Description of the task>
Repeat the material exactly, leaving nothing out.

Source material>
-.-.-
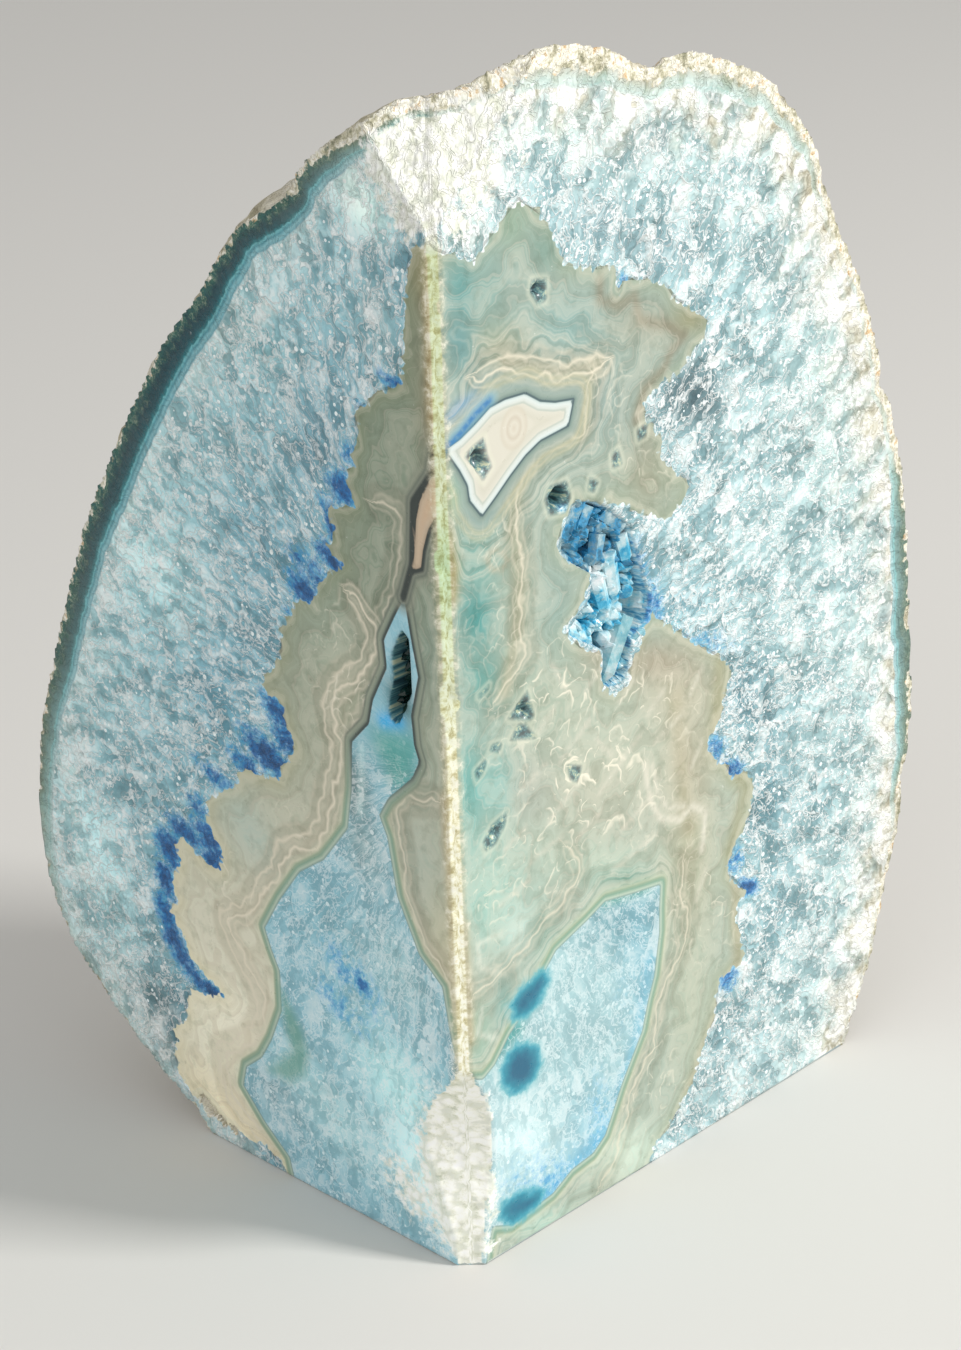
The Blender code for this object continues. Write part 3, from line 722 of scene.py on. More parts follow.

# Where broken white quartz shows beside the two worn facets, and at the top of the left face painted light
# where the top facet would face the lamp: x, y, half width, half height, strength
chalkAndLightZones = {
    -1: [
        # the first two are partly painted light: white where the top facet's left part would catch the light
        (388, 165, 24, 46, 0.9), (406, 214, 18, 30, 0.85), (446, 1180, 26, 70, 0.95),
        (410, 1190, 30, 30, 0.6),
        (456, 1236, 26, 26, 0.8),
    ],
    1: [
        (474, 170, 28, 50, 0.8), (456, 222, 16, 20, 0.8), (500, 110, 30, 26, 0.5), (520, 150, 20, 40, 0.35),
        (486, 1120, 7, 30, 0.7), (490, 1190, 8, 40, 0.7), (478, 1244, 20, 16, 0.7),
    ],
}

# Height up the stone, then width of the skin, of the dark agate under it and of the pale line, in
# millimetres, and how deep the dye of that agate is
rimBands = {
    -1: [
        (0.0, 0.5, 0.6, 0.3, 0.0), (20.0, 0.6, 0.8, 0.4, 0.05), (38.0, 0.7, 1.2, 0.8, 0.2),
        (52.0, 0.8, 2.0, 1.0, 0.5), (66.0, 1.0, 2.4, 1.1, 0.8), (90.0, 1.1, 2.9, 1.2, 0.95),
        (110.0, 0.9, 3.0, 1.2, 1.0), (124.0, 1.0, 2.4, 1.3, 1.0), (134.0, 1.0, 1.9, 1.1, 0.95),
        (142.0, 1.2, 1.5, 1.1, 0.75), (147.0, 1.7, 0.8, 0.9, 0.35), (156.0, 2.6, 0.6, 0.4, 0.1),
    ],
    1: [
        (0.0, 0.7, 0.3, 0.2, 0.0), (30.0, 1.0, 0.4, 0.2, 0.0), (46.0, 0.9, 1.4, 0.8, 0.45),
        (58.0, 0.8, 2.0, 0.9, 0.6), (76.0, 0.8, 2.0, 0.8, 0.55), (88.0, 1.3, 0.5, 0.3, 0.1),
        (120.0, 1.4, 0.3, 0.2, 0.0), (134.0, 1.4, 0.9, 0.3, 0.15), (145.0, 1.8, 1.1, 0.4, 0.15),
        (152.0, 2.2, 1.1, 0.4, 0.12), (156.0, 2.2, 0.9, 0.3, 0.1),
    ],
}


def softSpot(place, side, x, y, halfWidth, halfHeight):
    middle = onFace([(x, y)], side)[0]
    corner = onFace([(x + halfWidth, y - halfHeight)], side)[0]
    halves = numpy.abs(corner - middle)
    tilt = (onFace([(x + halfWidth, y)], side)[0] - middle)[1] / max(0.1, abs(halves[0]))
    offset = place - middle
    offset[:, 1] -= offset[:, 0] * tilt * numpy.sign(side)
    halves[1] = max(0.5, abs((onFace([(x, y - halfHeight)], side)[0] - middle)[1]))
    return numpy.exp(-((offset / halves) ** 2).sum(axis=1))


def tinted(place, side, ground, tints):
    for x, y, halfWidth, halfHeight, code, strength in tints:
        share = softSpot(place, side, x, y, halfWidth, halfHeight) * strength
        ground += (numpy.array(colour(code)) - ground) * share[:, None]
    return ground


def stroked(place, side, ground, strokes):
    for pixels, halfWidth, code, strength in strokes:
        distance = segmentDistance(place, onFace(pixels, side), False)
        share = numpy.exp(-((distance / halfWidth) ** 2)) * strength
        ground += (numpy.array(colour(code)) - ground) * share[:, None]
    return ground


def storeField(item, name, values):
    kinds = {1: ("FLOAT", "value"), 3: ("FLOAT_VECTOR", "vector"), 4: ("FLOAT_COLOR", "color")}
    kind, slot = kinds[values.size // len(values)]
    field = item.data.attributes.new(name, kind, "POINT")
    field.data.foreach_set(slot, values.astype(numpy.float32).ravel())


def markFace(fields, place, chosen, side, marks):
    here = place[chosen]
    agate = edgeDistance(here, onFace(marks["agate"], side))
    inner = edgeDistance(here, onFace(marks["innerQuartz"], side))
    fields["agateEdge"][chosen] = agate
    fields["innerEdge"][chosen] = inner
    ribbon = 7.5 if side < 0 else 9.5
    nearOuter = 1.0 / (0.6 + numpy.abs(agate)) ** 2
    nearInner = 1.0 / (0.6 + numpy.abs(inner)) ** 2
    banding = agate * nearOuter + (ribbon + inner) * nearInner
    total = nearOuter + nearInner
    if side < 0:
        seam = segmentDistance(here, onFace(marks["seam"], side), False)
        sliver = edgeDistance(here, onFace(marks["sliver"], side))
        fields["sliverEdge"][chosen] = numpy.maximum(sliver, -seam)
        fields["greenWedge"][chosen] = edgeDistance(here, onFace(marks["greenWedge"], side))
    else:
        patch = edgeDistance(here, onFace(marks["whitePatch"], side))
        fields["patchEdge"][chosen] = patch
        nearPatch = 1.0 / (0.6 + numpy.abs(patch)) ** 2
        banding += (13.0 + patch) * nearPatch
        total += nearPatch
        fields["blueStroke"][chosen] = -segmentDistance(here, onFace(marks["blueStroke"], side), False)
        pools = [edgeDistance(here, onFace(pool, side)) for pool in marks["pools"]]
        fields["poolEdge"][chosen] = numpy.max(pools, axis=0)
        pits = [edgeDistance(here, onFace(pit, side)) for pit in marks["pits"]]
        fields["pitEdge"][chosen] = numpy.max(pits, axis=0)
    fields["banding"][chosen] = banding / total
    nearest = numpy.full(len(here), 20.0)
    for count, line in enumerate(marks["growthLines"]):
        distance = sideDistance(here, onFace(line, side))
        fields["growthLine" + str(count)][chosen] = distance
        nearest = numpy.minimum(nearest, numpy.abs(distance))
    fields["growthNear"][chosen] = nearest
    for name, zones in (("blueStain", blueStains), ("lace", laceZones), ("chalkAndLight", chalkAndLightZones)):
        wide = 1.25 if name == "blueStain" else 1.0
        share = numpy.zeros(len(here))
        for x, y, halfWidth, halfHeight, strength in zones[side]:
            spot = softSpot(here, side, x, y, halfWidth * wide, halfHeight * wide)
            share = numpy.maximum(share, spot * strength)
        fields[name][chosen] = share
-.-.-
Answer>
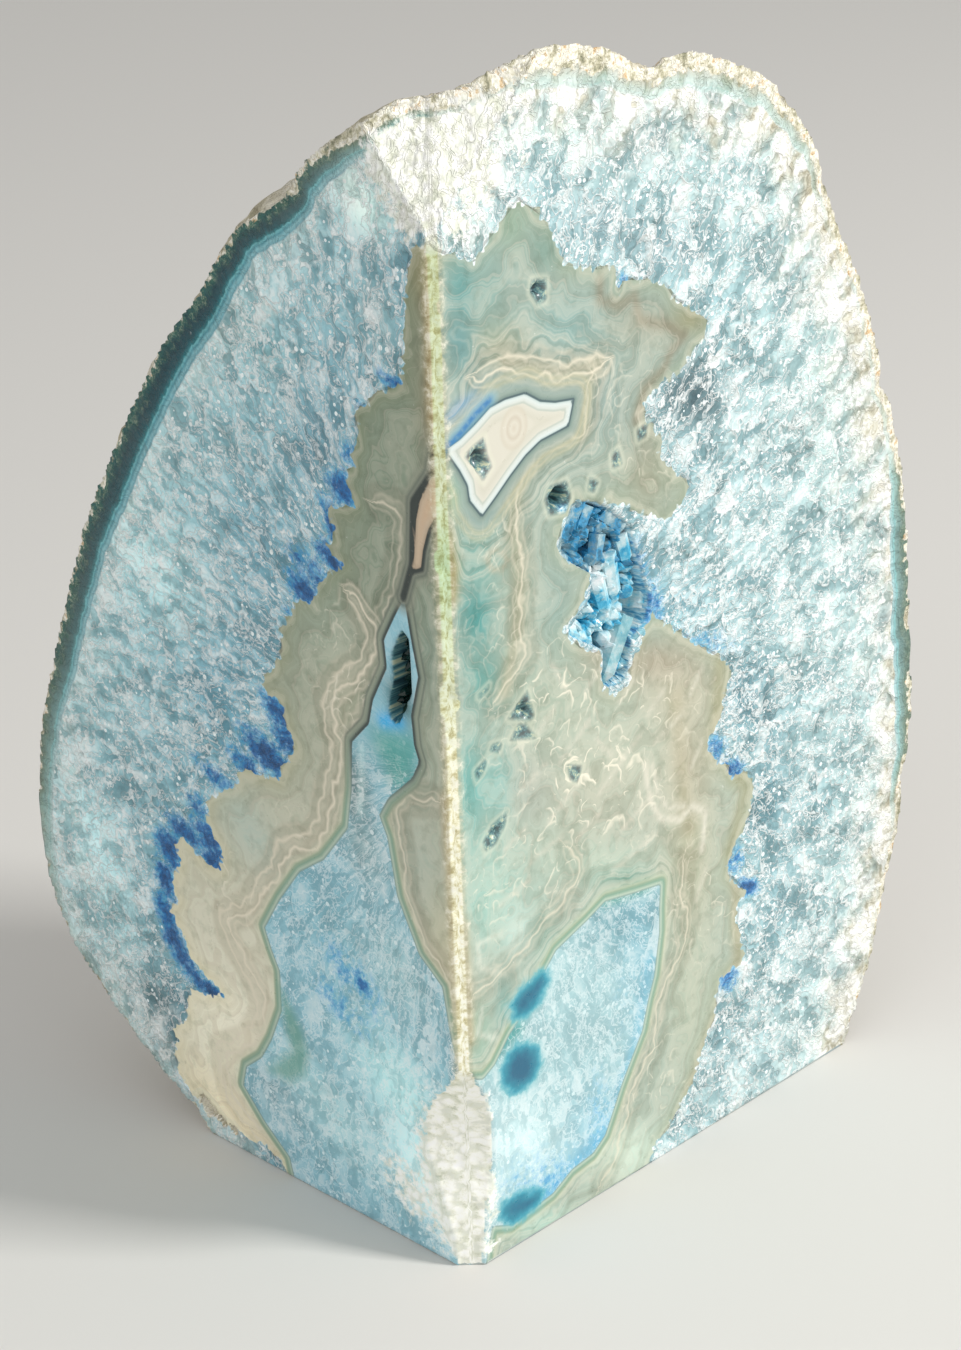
The Blender code for this object continues. Write part 3, from line 722 of scene.py on. More parts follow.

# Where broken white quartz shows beside the two worn facets, and at the top of the left face painted light
# where the top facet would face the lamp: x, y, half width, half height, strength
chalkAndLightZones = {
    -1: [
        # the first two are partly painted light: white where the top facet's left part would catch the light
        (388, 165, 24, 46, 0.9), (406, 214, 18, 30, 0.85), (446, 1180, 26, 70, 0.95),
        (410, 1190, 30, 30, 0.6),
        (456, 1236, 26, 26, 0.8),
    ],
    1: [
        (474, 170, 28, 50, 0.8), (456, 222, 16, 20, 0.8), (500, 110, 30, 26, 0.5), (520, 150, 20, 40, 0.35),
        (486, 1120, 7, 30, 0.7), (490, 1190, 8, 40, 0.7), (478, 1244, 20, 16, 0.7),
    ],
}

# Height up the stone, then width of the skin, of the dark agate under it and of the pale line, in
# millimetres, and how deep the dye of that agate is
rimBands = {
    -1: [
        (0.0, 0.5, 0.6, 0.3, 0.0), (20.0, 0.6, 0.8, 0.4, 0.05), (38.0, 0.7, 1.2, 0.8, 0.2),
        (52.0, 0.8, 2.0, 1.0, 0.5), (66.0, 1.0, 2.4, 1.1, 0.8), (90.0, 1.1, 2.9, 1.2, 0.95),
        (110.0, 0.9, 3.0, 1.2, 1.0), (124.0, 1.0, 2.4, 1.3, 1.0), (134.0, 1.0, 1.9, 1.1, 0.95),
        (142.0, 1.2, 1.5, 1.1, 0.75), (147.0, 1.7, 0.8, 0.9, 0.35), (156.0, 2.6, 0.6, 0.4, 0.1),
    ],
    1: [
        (0.0, 0.7, 0.3, 0.2, 0.0), (30.0, 1.0, 0.4, 0.2, 0.0), (46.0, 0.9, 1.4, 0.8, 0.45),
        (58.0, 0.8, 2.0, 0.9, 0.6), (76.0, 0.8, 2.0, 0.8, 0.55), (88.0, 1.3, 0.5, 0.3, 0.1),
        (120.0, 1.4, 0.3, 0.2, 0.0), (134.0, 1.4, 0.9, 0.3, 0.15), (145.0, 1.8, 1.1, 0.4, 0.15),
        (152.0, 2.2, 1.1, 0.4, 0.12), (156.0, 2.2, 0.9, 0.3, 0.1),
    ],
}


def softSpot(place, side, x, y, halfWidth, halfHeight):
    middle = onFace([(x, y)], side)[0]
    corner = onFace([(x + halfWidth, y - halfHeight)], side)[0]
    halves = numpy.abs(corner - middle)
    tilt = (onFace([(x + halfWidth, y)], side)[0] - middle)[1] / max(0.1, abs(halves[0]))
    offset = place - middle
    offset[:, 1] -= offset[:, 0] * tilt * numpy.sign(side)
    halves[1] = max(0.5, abs((onFace([(x, y - halfHeight)], side)[0] - middle)[1]))
    return numpy.exp(-((offset / halves) ** 2).sum(axis=1))


def tinted(place, side, ground, tints):
    for x, y, halfWidth, halfHeight, code, strength in tints:
        share = softSpot(place, side, x, y, halfWidth, halfHeight) * strength
        ground += (numpy.array(colour(code)) - ground) * share[:, None]
    return ground


def stroked(place, side, ground, strokes):
    for pixels, halfWidth, code, strength in strokes:
        distance = segmentDistance(place, onFace(pixels, side), False)
        share = numpy.exp(-((distance / halfWidth) ** 2)) * strength
        ground += (numpy.array(colour(code)) - ground) * share[:, None]
    return ground


def storeField(item, name, values):
    kinds = {1: ("FLOAT", "value"), 3: ("FLOAT_VECTOR", "vector"), 4: ("FLOAT_COLOR", "color")}
    kind, slot = kinds[values.size // len(values)]
    field = item.data.attributes.new(name, kind, "POINT")
    field.data.foreach_set(slot, values.astype(numpy.float32).ravel())


def markFace(fields, place, chosen, side, marks):
    here = place[chosen]
    agate = edgeDistance(here, onFace(marks["agate"], side))
    inner = edgeDistance(here, onFace(marks["innerQuartz"], side))
    fields["agateEdge"][chosen] = agate
    fields["innerEdge"][chosen] = inner
    ribbon = 7.5 if side < 0 else 9.5
    nearOuter = 1.0 / (0.6 + numpy.abs(agate)) ** 2
    nearInner = 1.0 / (0.6 + numpy.abs(inner)) ** 2
    banding = agate * nearOuter + (ribbon + inner) * nearInner
    total = nearOuter + nearInner
    if side < 0:
        seam = segmentDistance(here, onFace(marks["seam"], side), False)
        sliver = edgeDistance(here, onFace(marks["sliver"], side))
        fields["sliverEdge"][chosen] = numpy.maximum(sliver, -seam)
        fields["greenWedge"][chosen] = edgeDistance(here, onFace(marks["greenWedge"], side))
    else:
        patch = edgeDistance(here, onFace(marks["whitePatch"], side))
        fields["patchEdge"][chosen] = patch
        nearPatch = 1.0 / (0.6 + numpy.abs(patch)) ** 2
        banding += (13.0 + patch) * nearPatch
        total += nearPatch
        fields["blueStroke"][chosen] = -segmentDistance(here, onFace(marks["blueStroke"], side), False)
        pools = [edgeDistance(here, onFace(pool, side)) for pool in marks["pools"]]
        fields["poolEdge"][chosen] = numpy.max(pools, axis=0)
        pits = [edgeDistance(here, onFace(pit, side)) for pit in marks["pits"]]
        fields["pitEdge"][chosen] = numpy.max(pits, axis=0)
    fields["banding"][chosen] = banding / total
    nearest = numpy.full(len(here), 20.0)
    for count, line in enumerate(marks["growthLines"]):
        distance = sideDistance(here, onFace(line, side))
        fields["growthLine" + str(count)][chosen] = distance
        nearest = numpy.minimum(nearest, numpy.abs(distance))
    fields["growthNear"][chosen] = nearest
    for name, zones in (("blueStain", blueStains), ("lace", laceZones), ("chalkAndLight", chalkAndLightZones)):
        wide = 1.25 if name == "blueStain" else 1.0
        share = numpy.zeros(len(here))
        for x, y, halfWidth, halfHeight, strength in zones[side]:
            spot = softSpot(here, side, x, y, halfWidth * wide, halfHeight * wide)
            share = numpy.maximum(share, spot * strength)
        fields[name][chosen] = share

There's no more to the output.